The longer it takes to reduce the volatility in unidentified gas estimates, the bigger this problem will become.

Speeding things up

It should be reassuring, then, that yet more proposals have been made to try and expedite progress.

UNC658 (Total) would provide Xoserve with the resources to investigate the unidentified gas issue and come up with solutions. Xoserve has itself asked for this to happen through a change to its data services contract.

They are warmly welcomed by Blackett: “Hopefully, giving Xoserve some money and saying ‘get in some smart cookies to do some modelling and work out what this needs to look like’ will make things change faster.”

She says Eon, as indicated by the number of code modifications it has submitted, has been doing a lot of heavy lifting up until this point, describing the process as “phenomenally frustrating” and “a hard slog”.

Xoserve, she believes, is much better placed to examine the issue. Eon’s modelling has either been based on aggregated data that is not sufficiently granular, or data from its own portfolio which, while large, may not be representative. Xoserve will have access to a much deeper pool of information.

Britton again agrees: “It’s one those things where you think, why didn’t the industry think of that six months ago”.
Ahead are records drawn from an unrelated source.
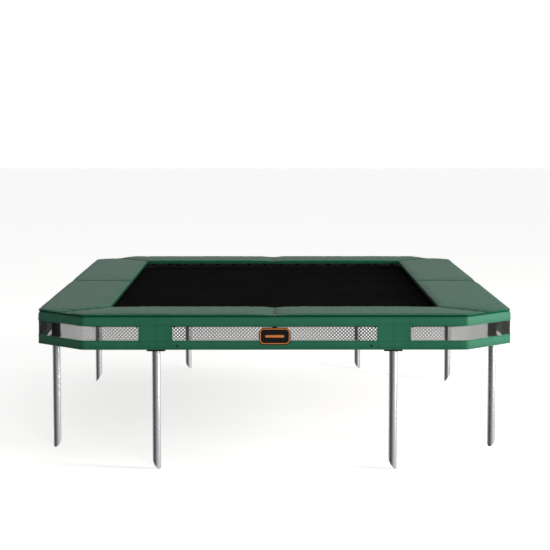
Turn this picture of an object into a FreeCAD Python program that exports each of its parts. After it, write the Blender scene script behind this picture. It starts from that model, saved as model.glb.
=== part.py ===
import FreeCAD, Part
import math
import os
import re
import Sketcher
from FreeCAD import Rotation, Vector

# In-ground rectangular trampoline with cut corners: a steel tube frame on eight ground posts, a
# woven mat hung in it on springs, and a padded cover ring with a skirt that stands over the frame.
# X is the width, Y the length, Z is up. The origin is under the centre, at the tips of the posts.

os.makedirs("parts", exist_ok=True)
doc = FreeCAD.newDocument("trampoline")

# Driving dimensions, in millimetres.
SIZES = {
    # outline over the outside of the skirt
    "overall_width": 2400,
    "overall_length": 3400,
    "corner_cut": 248,
    # pads: foam in a sewn cover
    "pad_top": 779,
    "pad_width": 353,
    "pad_thickness": 20,
    "cover_thickness": 1.5,
    "foam_split": 4,
    # skirt and its net windows
    "seam_drop": 14,
    "skirt_bottom": 604,
    "skirt_thickness": 1.5,
    "window_low": 651,
    "window_high": 721,
    "post_panel": 166,
    "net_thickness": 1,
    "net_overlap": 8,
    "badge_width": 157,
    "badge_height": 86,
    "badge_middle": 671,
    "badge_radius": 26,
    "badge_thickness": 1.5,
    # tubes of the frame
    "pad_clearance": 0.85,
    "rail_inset": 45,
    "rail_diameter": 42.4,
    "tube_wall": 2,
    "bend_radius": 150,
    "rail_gap": 4,
    # sockets: a sleeve for the rails over an upright socket for the post
    "post_from_corner": 612,
    "sleeve_wall": 2.6,
    "socket_wall": 2.3,
    "sleeve_length": 200,
    "slip": 0.35,
    "flange_drop": 10,
    "flange_length": 92,
    "flange_width": 55,
    "flange_thickness": 6,
    "flange_radius": 10,
    # ground posts
    "post_diameter": 42.4,
    "post_gap": 8,
    "swage": 1.4,
    "swage_drop": 3,
    "tip_rise": 60,
    # mat, its webbing hem and rings
    "mat_gap": 245,
    "mat_drop": 6,
    "mat_thickness": 2,
    "hem_width": 45,
    "hem_thickness": 2,
    "ring_reach": 22,
    "ring_width": 34,
    "ring_wire": 4,
    # springs
    "spring_pitch": 109,
    "corner_ring_pitch": 54,
    "corner_hook_pitch": 110,
    "spring_diameter": 22,
    "coil_length": 135,
    "hook_wire": 3.2,
    "hook_clearance": 1,
    "hook_hole": 9,
    # tabs under the pads, and the frame's screws
    "tab_width": 30,
    "tab_thickness": 2,
    "tab_drop": 60,
    "tab_gap": 20,
    "screw_diameter": 5,
    "screw_length": 12,
    "screw_head": 11,
    "screw_head_height": 3,
}
sheet = doc.addObject("Spreadsheet::Sheet", "Sizes")
for row, (name, value) in enumerate(SIZES.items(), 1):
    sheet.set(f"A{row}", name)
    sheet.set(f"B{row}", str(value))
    sheet.setAlias(f"B{row}", name)
doc.recompute()

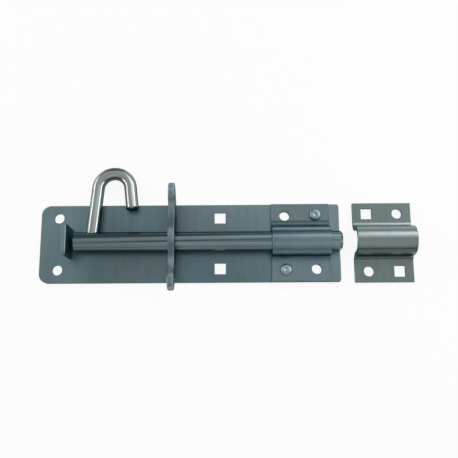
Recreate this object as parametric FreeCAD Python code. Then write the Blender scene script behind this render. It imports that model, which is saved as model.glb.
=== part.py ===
import FreeCAD, Part
import math
import os

from FreeCAD import Vector

# Padbolt for a gate or shed door, laid on its back.
# The origin is the middle of the backplate's back face. The bar shoots towards +X, +Y is up the
# door when the bar lies level, and +Z stands off the door. All sizes are millimetres.

# Backplate
plate_length = 250.0
plate_width = 65.8
plate_thickness = 3.0
plate_left_corner = 8.0
plate_right_corner = 2.0
edge_break = 0.4

# Fixing holes of the backplate. The square ones stand part of the way from locking plate to bracket.
round_hole = 8.5
square_hole = 9.2
left_hole_inset = 15.0
left_hole_rows = 44.0
square_hole_share = 0.462
square_hole_rows = 43.0

# Bar
bar_diameter = 16.0
bar_plate_gap = 0.3
tip_projection = 0.4
tip_chamfer = 1.5
tail_chamfer = 0.8

# End stop, an upright plate with a tenon through the backplate
stop_inset = 24.0
stop_thickness = 3.0
stop_width = 25.2
stop_height = 25.5
stop_corner = 2.0
stop_tenon = 12.0
stop_bar_gap = 3.0
tenon_clearance = 0.1

# Locking plate, an upright plate with an arched notch for the bar and a padlock hole in each ear
lock_inset = 108.6
lock_offset = 2.2
lock_thickness = 5.0
lock_edge_break = 0.8
lock_base_width = 54.0
lock_crown_wall = 9.0
lock_valley_radius = 20.0
ear_spacing = 70.4
ear_height = 23.5
ear_radius = 8.9
padlock_hole = 10.5
bar_notch_clearance = 0.5
lock_tenon = 9.0
lock_tenon_spacing = 36.0

# Saddles: the guide bracket on the backplate and the keep on the frame
saddle_sheet = 3.0
saddle_bar_clearance = 1.0
saddle_flare = 5.0
guide_inset = 8.8
guide_length = 48.4
guide_width = 65.0
guide_hole_pitch = 25.8
guide_hole_rows = 45.0
keep_gap = 11.5
keep_length = 48.8
keep_width = 67.0
keep_hole_pitch = 25.6
keep_hole_rows = 48.8

# Rivets that hold the guide bracket
rivet_pitch = 25.2
rivet_rows = 46.0
rivet_shank = 5.0
rivet_head = 10.0
rivet_crown = 5.6
rivet_head_height = 3.0
rivet_rim_height = 1.2
rivet_clearance = 0.05

# Crook handle, a bent round rod that stands on the bar
rod_diameter = 10.5
handle_setback = 15.0
stem_splay = 4.3
leg_splay = 7.0
crook_reach = 59.8
bend_radius = 13.5
leg_end_radius = 28.0
leg_end_chamfer = 1.0
weld_gap = 0.1
handle_plate_gap = 0.3

# Places that follow from the sizes above
plate_left = -plate_length / 2
plate_right = plate_length / 2
plate_edge = plate_width / 2
bar_radius = bar_diameter / 2
rod_radius = rod_diameter / 2
bar_axis = plate_thickness + bar_plate_gap + bar_radius
stop_left = plate_left + stop_inset
bar_left = stop_left + stop_thickness + stop_bar_gap
bar_right = plate_right + tip_projection
lock_left = plate_left + lock_inset
lock_right = lock_left + lock_thickness
notch_radius = bar_radius + bar_notch_clearance
saddle_inner = bar_radius + saddle_bar_clearance
saddle_outer = saddle_inner + saddle_sheet
guide_left = plate_right - guide_inset - guide_length
guide_middle = guide_left + guide_length / 2
guide_top = plate_thickness + saddle_sheet
square_hole_x = lock_right + square_hole_share * (guide_left - lock_right)
rivet_bore = rivet_shank + 2 * rivet_clearance
keep_left = plate_right + keep_gap
keep_middle = keep_left + keep_length / 2
hole_overrun = 1.0


def box(x_range, y_range, z_range):
    """A block between two values on each axis."""
    sizes = [high - low for low, high in (x_range, y_range, z_range)]
    return Part.makeBox(*sizes, Vector(x_range[0], y_range[0], z_range[0]))


def drill(x, y, diameter, bottom, top):
    """A cutter for a round hole along Z."""
    height = top - bottom + 2 * hole_overrun
    return Part.makeCylinder(diameter / 2, height, Vector(x, y, bottom - hole_overrun))


def square_punch(x, y, side, bottom, top):
    """A cutter for a square hole along Z."""
    half = side / 2
    return box((x - half, x + half), (y - half, y + half), (bottom - hole_overrun, top + hole_overrun))


def arc(middle, radius, start, end):
    """An arc in the YZ plane about (y, z), between two angles in degrees from +Y."""
    angles = [math.radians(start + (end - start) * share) for share in (0.0, 0.5, 1.0)]
    points = [Vector(0, middle[0] + radius * math.cos(a), middle[1] + radius * math.sin(a)) for a in angles]
    return Part.Arc(*points).toShape()


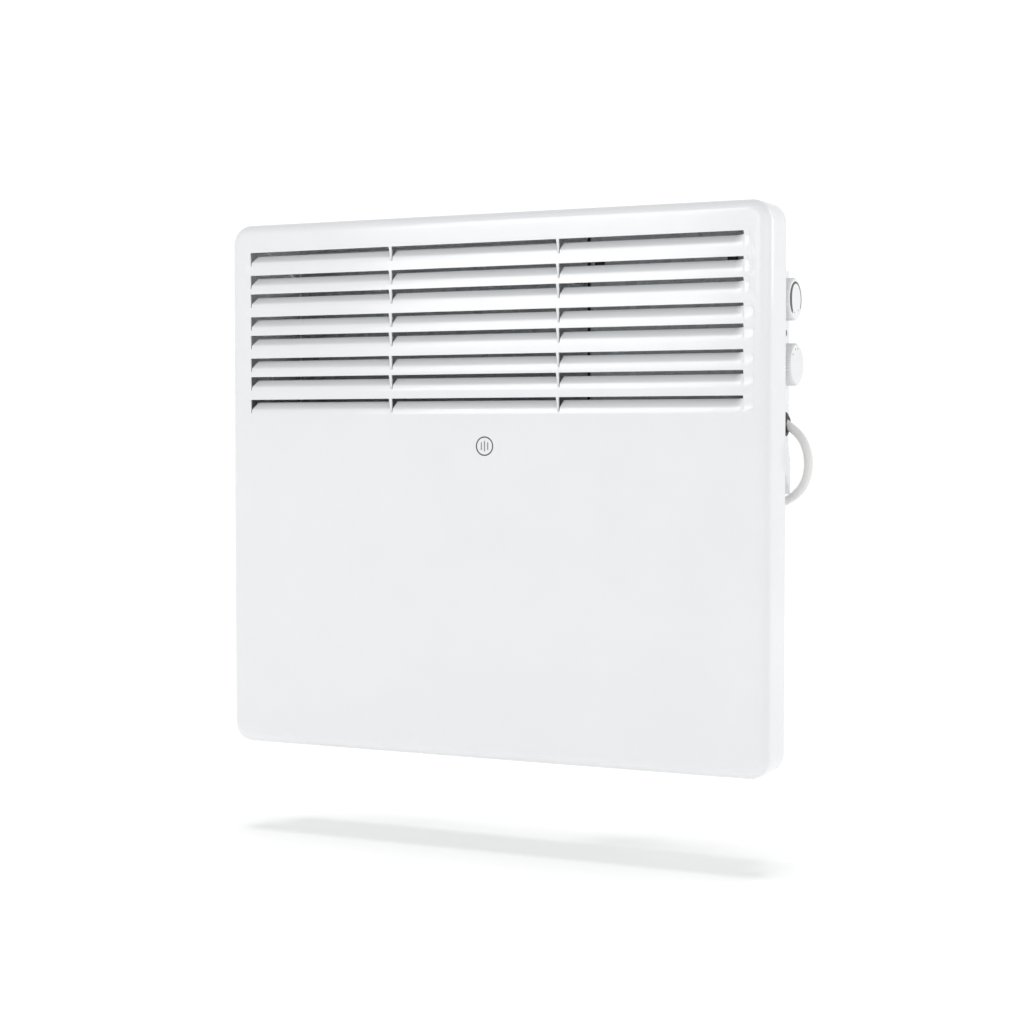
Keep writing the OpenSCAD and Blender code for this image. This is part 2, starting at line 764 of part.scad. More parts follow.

After exhibiting something of a kneejerk reaction, the industry now appears to be heading down the right path.

The new arrangements may have had bumpy landing, but turning back the clock to the pre-Nexus days is not the answer. It’s certainly hard to imagine Ofgem ever giving its blessing to such a reversal, given its long-running efforts to improve the accuracy of billing and metering.

The race is now on to improve the demand projections, so the industry can put an end to the volatility which has caused so much trouble as soon as possible. Only then it will be finally able to turn its attention to reducing the huge amount of gas that goes missing from the networks every day, ultimately at a cost to consumers.